I believe you. Several EE's have said this over the last few years, but none of them have designed, debugged and built such a system. And this is why I say that despite we want to see new ceramics, new designs, higher frequencies, more thrust, what is needed more than anything else is a salary for an EE in the lab. There are plenty of people able to solve the power system problems we have, but they need to be paid.
This is why I'm so annoyed at NASA that they aren't even interested in a NIAC grant. According to Jay, NIAC is okay with funding TRL 1-3. They're just not available to be the first to fund TRL-1-3. NIAC is a sham.
If you have a good technician and a good scope camera you don't need an engineer on site. At least not full time.
Engineering is the art of making what you want from what you can get at a profit.
MSimon wrote:If you have a good technician and a good scope camera you don't need an engineer on site. At least not full time.
That's true. It depends what you want to do. What we're generally speaking about though is proprietary hardware intended to drive ceramics in unusual ways that don't exist at present. Especially with electrostrictors, no one has ever had a reason to drive a ceramic at 1w+2w before, at least to the best of my knowledge. So when it comes down to it, you're looking at continuing to cobble together stop-gap measures that do indeed call for an EE in the Lab, and designing proprietary power equipment that requires an EE in his own lab working full time. Once the job is done you reappraise and look at the next thing. This has always been evolutionary work that is held back by lack of EE support. Even though there might be weeks or months at a time where an EE wouldn't be needed in the lab, he can always go back to work on whatever is the next thing. So just saying, it's been my opinion based on the weekly updates we've been reading for about 6 years that the highest need is to get an EE in the lab. Sure there are other needs but dishing out big pesos for high quality ceramics doesn't make much sense if you don't have the power system to drive them.
"Courage is not just a virtue, but the form of every virtue at the testing point." C. S. Lewis
Interesting that the crackpot "the aliens are here" folks called out Tau Ceti as one of the systems they claim aliens come from.
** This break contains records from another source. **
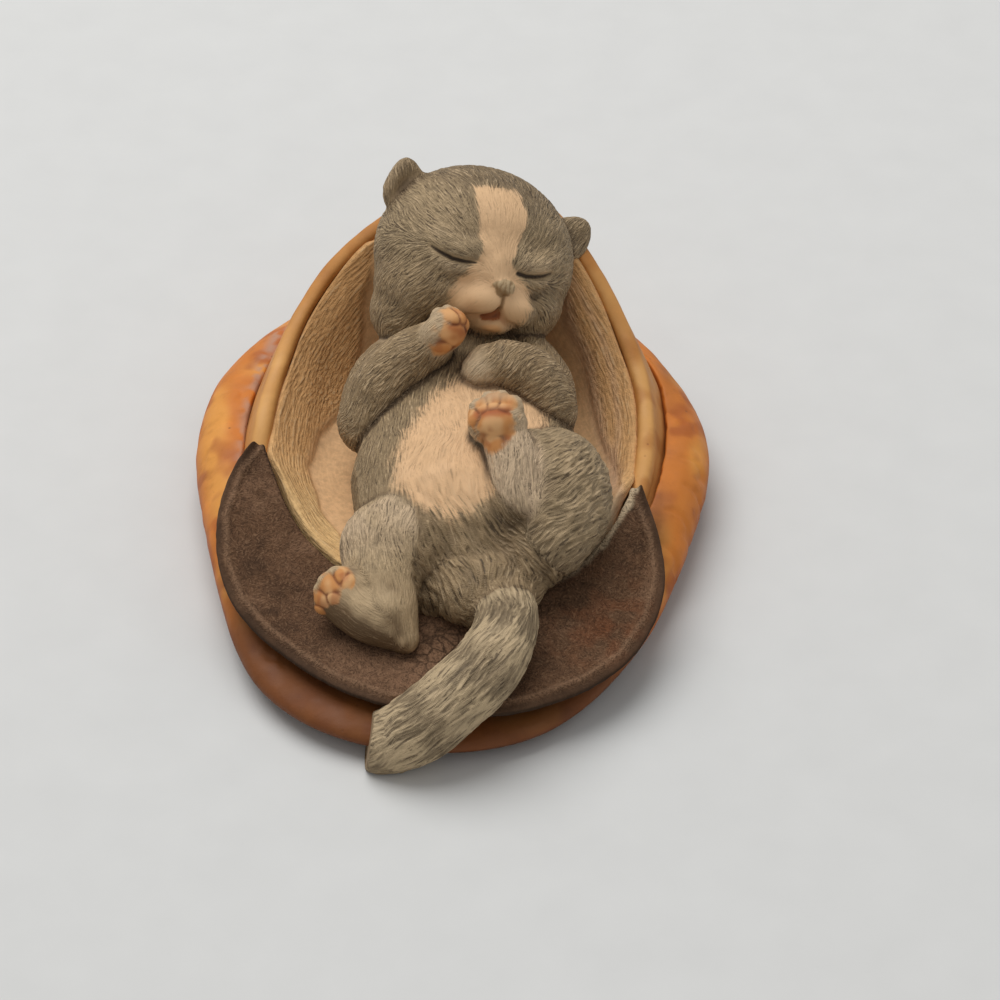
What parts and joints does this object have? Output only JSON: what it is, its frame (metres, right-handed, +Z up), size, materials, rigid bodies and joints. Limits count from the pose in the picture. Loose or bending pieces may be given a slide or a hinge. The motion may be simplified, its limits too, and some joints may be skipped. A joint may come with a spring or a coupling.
{
  "type": "cat figurine",
  "caption": "Small painted resin figurine of a kitten asleep on its back in an upturned flat cap, its tail hanging over the visor.",
  "frame": {"origin": "on the table plane, at the marked point of the felt's flat underside, near the middle of the cap", "axes": "+Z up from the table, -Y towards the visor and the tail's end, +X to the right as seen from the visor"},
  "size_m": [0.0738, 0.0989, 0.0444],
  "materials": {
    "felt": "matt felt",
    "cap_paint": "painted cast resin, satin",
    "band_paint": "painted cast resin, satin",
    "lining_paint": "painted cast resin, matt",
    "visor_paint": "painted cast resin, matt suede look",
    "fur_paint": "painted cast resin, matt, carved fur",
    "fur_light_paint": "painted cast resin, matt, carved fur"
  },
  "bodies": {
    "root": {"base_felt": "felt", "cap_crown": "cap_paint", "cap_band": "band_paint", "cap_lining": "lining_paint", "visor": "visor_paint", "head": "fur_paint", "torso": "fur_paint", "ear_left": "fur_light_paint", "ear_right": "fur_light_paint", "foreleg_right": "fur_light_paint", "foreleg_left": "fur_light_paint", "hind_leg_left": "fur_light_paint", "hind_leg_right": "fur_light_paint", "tail": "fur_paint"}
  },
  "joints": []
}
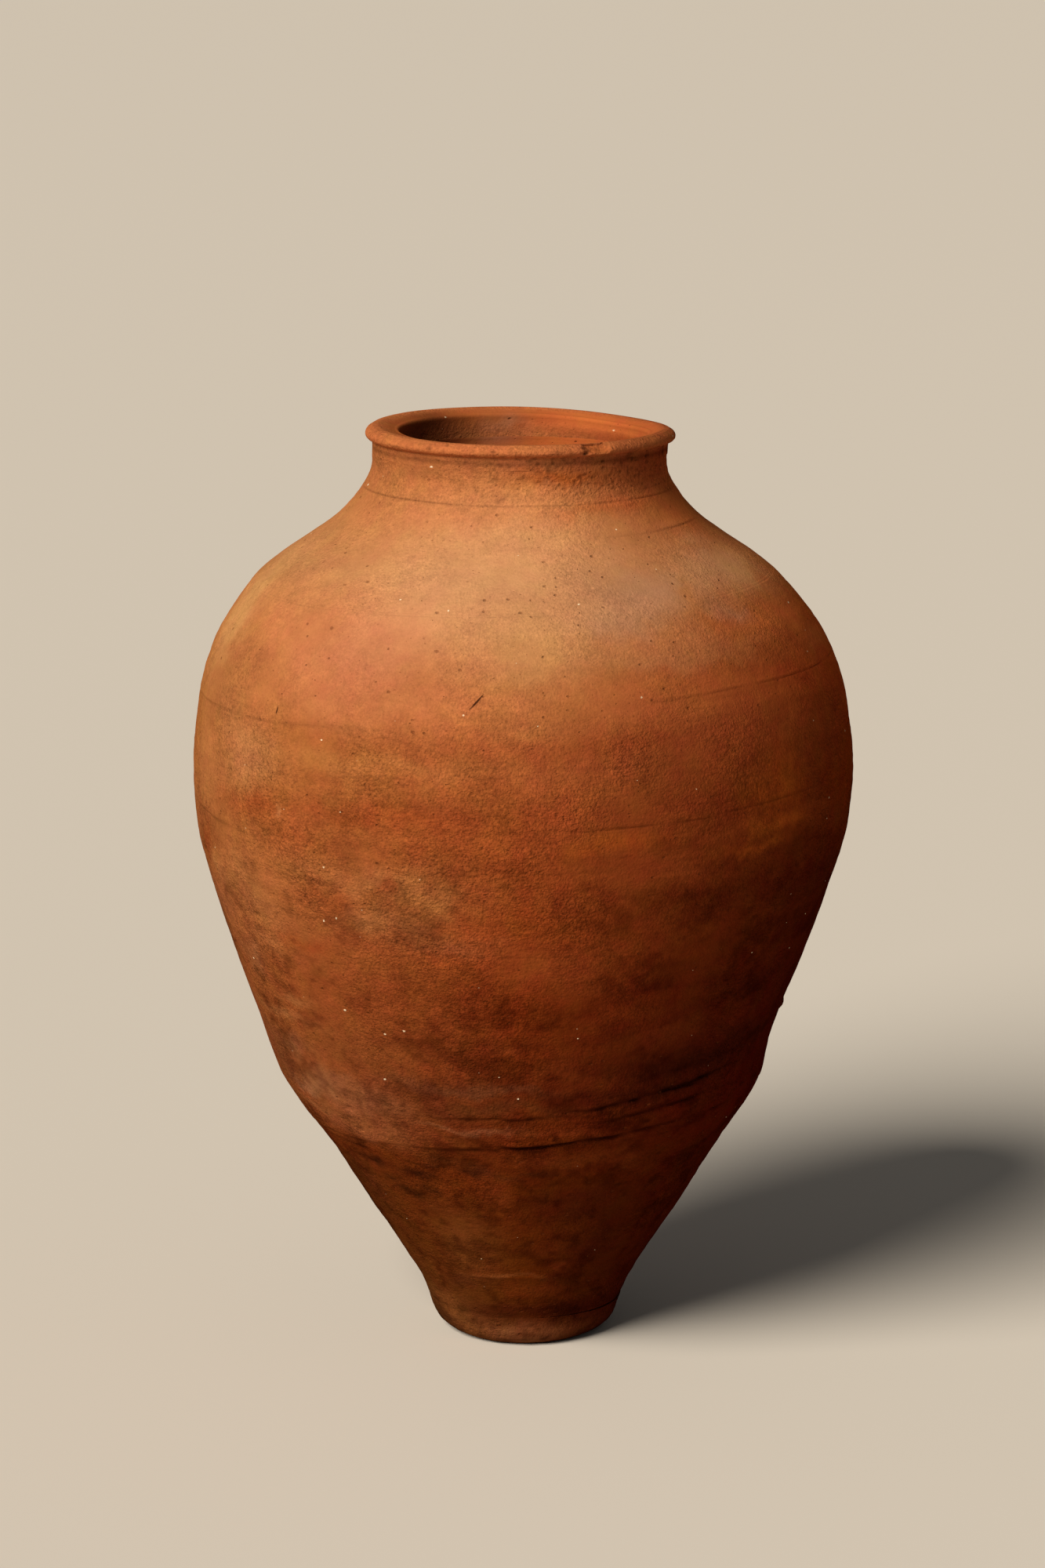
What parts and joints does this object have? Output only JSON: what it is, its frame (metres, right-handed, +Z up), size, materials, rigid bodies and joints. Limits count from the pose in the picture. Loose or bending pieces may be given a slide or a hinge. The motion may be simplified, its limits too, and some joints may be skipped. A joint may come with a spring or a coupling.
{
  "type": "amphora",
  "caption": "Tall handle-less terracotta storage jar: full round shoulders that taper to a small foot, a short neck and a beaded rim round a wide open mouth.",
  "frame": {"origin": "middle of the flat base, on the surface that the jar stands on", "axes": "+Z up along the jar's axis, from the foot to the mouth; +X and +Y level"},
  "size_m": [0.527, 0.527, 0.74],
  "materials": {
    "terracotta_pale": "matte, sandy, fire-flashed pale orange",
    "terracotta_belly": "matte, sandy, orange with brown fire clouds",
    "terracotta_sooted": "matte, sandy, browned and sooted",
    "luting_slip": "matte fired slip"
  },
  "bodies": {
    "root": {"base_disc": "terracotta_sooted", "base_slip": "luting_slip", "foot_coil": "terracotta_sooted", "foot_slip": "luting_slip", "lower_cone": "terracotta_sooted", "cone_slip": "luting_slip", "waist_band": "terracotta_sooted", "band_slip": "luting_slip", "lower_belly": "terracotta_belly", "lower_belly_slip": "luting_slip", "middle_belly": "terracotta_belly", "middle_belly_slip": "luting_slip", "upper_belly": "terracotta_belly", "upper_belly_slip": "luting_slip", "lower_shoulder": "terracotta_pale", "shoulder_slip": "luting_slip", "upper_shoulder": "terracotta_pale", "neck_slip": "luting_slip", "neck_collar": "terracotta_pale", "rim_slip": "luting_slip", "rim_ring": "terracotta_pale"}
  },
  "joints": []
}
If we find a planet in the habitable zone around Zeta Reticuli or Rigel I'll start to wonder how they guessed right twice. That would be an astonishing coincidence.
I would note though, we can't visit Tau Ceti ourselves. At 5X our gravity we wouldn't be able to move and it would cause heart failure pretty quickly. Imagine trying to move around with a pair of V8 engines strapped to your back.
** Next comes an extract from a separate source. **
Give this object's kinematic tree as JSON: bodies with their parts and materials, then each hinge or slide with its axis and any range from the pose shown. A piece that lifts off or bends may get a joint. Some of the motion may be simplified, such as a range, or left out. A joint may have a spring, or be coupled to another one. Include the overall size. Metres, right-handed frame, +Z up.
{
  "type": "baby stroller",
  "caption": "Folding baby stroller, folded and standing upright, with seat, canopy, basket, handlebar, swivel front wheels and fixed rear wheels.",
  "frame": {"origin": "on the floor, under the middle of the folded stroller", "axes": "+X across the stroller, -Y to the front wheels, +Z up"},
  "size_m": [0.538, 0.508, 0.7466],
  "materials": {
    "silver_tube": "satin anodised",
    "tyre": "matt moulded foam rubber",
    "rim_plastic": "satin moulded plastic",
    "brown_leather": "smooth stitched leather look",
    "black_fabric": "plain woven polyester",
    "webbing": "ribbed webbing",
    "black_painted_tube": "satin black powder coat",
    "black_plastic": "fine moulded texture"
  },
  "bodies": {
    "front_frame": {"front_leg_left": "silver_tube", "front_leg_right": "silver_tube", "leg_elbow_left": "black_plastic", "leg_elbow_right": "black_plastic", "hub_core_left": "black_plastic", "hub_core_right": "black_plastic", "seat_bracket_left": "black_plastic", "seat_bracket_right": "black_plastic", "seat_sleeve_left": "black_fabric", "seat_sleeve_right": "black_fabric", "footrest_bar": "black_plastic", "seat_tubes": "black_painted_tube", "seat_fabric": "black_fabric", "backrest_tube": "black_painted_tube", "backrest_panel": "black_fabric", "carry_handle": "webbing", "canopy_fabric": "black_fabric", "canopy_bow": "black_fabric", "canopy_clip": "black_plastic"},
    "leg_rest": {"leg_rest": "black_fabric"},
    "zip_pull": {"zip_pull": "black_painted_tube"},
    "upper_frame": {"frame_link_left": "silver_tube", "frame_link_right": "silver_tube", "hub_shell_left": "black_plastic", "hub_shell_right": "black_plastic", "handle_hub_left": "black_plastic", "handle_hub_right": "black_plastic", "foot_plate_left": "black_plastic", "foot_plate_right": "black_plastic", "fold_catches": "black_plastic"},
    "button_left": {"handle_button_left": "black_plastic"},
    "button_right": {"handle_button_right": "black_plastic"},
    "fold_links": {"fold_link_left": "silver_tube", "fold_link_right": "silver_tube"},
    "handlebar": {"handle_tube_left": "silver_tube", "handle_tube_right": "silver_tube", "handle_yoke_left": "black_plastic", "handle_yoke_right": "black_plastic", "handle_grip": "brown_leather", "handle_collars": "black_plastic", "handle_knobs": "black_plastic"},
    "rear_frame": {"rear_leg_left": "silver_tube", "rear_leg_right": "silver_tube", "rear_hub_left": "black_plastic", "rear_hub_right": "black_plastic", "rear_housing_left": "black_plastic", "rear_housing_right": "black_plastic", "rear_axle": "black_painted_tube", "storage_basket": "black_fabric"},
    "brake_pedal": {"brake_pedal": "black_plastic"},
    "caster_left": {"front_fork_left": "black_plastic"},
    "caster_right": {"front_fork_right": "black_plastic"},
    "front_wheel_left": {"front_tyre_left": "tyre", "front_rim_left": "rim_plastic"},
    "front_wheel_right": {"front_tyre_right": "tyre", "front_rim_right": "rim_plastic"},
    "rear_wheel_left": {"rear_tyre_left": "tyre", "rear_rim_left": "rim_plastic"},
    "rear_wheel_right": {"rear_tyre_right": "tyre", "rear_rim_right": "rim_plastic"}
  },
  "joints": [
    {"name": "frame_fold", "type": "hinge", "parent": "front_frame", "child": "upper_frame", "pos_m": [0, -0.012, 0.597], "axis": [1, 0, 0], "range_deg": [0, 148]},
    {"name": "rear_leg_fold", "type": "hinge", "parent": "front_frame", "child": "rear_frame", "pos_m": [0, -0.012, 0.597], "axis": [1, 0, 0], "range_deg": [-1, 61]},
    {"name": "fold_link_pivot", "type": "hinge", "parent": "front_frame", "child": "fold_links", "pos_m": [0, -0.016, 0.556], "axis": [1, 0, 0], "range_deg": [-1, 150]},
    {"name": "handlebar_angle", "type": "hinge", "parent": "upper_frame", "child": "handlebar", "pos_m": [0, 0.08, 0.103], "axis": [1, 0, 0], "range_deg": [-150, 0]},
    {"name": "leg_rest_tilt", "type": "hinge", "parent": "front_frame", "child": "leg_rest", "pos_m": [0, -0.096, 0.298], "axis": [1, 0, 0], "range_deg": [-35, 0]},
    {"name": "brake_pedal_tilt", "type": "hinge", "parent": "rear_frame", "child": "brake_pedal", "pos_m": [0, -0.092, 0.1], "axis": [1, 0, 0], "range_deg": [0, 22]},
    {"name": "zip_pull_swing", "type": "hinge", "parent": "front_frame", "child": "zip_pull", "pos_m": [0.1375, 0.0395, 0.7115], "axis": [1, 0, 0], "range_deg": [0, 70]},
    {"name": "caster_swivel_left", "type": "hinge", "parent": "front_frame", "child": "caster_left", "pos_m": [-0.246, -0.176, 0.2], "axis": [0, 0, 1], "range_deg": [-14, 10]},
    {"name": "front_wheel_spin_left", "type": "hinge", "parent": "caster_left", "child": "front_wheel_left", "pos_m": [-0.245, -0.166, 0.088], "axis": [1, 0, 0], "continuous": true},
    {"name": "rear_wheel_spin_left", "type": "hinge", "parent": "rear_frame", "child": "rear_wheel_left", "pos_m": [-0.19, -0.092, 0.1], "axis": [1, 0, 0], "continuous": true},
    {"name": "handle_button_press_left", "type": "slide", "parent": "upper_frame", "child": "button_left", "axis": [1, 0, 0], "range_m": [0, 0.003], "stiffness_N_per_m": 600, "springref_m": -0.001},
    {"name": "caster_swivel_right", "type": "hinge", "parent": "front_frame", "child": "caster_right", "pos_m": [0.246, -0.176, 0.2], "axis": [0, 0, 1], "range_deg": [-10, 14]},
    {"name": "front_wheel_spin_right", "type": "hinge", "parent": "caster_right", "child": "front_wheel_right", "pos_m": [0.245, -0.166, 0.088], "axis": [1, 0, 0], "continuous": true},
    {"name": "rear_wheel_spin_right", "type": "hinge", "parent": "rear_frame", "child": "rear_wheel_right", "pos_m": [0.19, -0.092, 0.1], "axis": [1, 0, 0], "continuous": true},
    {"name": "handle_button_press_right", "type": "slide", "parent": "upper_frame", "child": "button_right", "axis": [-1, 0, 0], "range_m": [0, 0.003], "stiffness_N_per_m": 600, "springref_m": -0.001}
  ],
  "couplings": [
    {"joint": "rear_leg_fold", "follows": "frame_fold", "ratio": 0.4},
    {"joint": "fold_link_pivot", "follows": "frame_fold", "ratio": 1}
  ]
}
"Courage is not just a virtue, but the form of every virtue at the testing point." C. S. Lewis
GIThruster wrote:I would note though, we can't visit Tau Ceti ourselves. At 5X our gravity we wouldn't be able to move and it would cause heart failure pretty quickly. Imagine trying to move around with a pair of V8 engines strapped to your back.
You can't just assume 5 times the mass means 5 times the surface gravity.
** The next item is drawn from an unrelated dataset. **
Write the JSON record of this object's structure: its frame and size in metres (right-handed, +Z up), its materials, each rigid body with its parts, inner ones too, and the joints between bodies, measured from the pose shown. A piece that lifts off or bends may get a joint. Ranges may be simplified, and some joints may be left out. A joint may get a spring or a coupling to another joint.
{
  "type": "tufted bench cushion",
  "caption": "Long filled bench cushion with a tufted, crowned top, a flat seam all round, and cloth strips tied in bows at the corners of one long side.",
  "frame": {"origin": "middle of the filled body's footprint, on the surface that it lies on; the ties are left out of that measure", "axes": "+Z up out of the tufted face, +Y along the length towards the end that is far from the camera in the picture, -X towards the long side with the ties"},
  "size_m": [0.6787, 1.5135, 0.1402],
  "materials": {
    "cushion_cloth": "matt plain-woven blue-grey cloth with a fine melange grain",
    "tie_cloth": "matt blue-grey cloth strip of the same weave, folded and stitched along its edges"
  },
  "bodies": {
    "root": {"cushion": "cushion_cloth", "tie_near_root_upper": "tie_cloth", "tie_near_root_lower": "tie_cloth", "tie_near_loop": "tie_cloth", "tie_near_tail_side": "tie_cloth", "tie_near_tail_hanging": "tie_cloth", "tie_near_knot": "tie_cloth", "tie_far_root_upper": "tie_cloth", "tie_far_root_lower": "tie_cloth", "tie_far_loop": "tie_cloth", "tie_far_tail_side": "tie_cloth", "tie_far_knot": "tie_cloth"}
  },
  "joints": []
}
The formula is g = (4/3) pi G rho r , where G ~ 6.674e-11 m^3/(kg s^2), rho is mean density (kg/m^3), r is radius (m) and g has units of m/s^2 (1 "gee" ~ 9.8 m/s^2).
Yes well, gas giants are not the thing to compare to. They have a much lower density than solid planets. There are a bunch of different types of solid planets and they vary in density based on things like water content, but if you presume a density similar to Earth with 5 X the mass, and note mass goes with ~4R^3, The surface is not going to be much further from the center than we are here on Earth. I'm sure you can do the calc, but I'd guess it's got to be close to 5 gees on the surface. Suppose it's just 4, or even 3. At 3 Earth Gees you still haven't got a vacation spot. You might manage for a few hours or perhaps even a couple days, but not much beyond that safely.
"Courage is not just a virtue, but the form of every virtue at the testing point." C. S. Lewis
It is believed to have a mass of 3.1 to 4.3 times Earth's and a radius of 1.3 to 2.0 times Earth's (1.3 to 1.5 times larger if predominantly rocky, 1.7 to 2.0 times larger if predominantly water ice). Its mass indicates it is probably a rocky planet with a solid surface. The planet's surface gravity is expected to be in the range of 1.1 to 1.7 times Earth's, enough to hold on to an atmosphere likely to be denser than Earth's.[1]
GIThruster wrote: if you presume a density similar to Earth with 5 X the mass, and note mass goes with ~4R^3, The surface is not going to be much further from the center than we are here on Earth. I'm sure you can do the calc, but I'd guess it's got to be close to 5 gees on the surface. Suppose it's just 4, or even 3. At 3 Earth Gees you still haven't got a vacation spot. You might manage for a few hours or perhaps even a couple days, but not much beyond that safely.
This is not right
With constant density mass increases proportionally to volume. When you buy 2 liters of soda you expect the volume to have mass of 2* 1 liter.That is pretty intuitive.
If density is the same a planet with 5 times mass has 5 times the volume.
Volume of a sphere increases proportionally to 3rd power of radius.
This means that the radius of the body will be roughly 5^(1/3) = 1.7
Put the 1.7 into the g=G*m/r^2 and you get 16.69 m/s^2 which is roughly 1.7 earth gravity.
Not ideal, but definitely livable. I know people who weight 1.7 of my mass and do fine, despite the increased volume
1.7g is a lot of gravity. Take your weight, then stuff 70% of it into a back- pack and try wearing it all day long. Even carrying 15% of your body weight in a backpack gets tiring after a while. I would say that 1.2g is about the maximum that people could live with. A planet with 1.7g gravity is not going to be a comfortable place to be.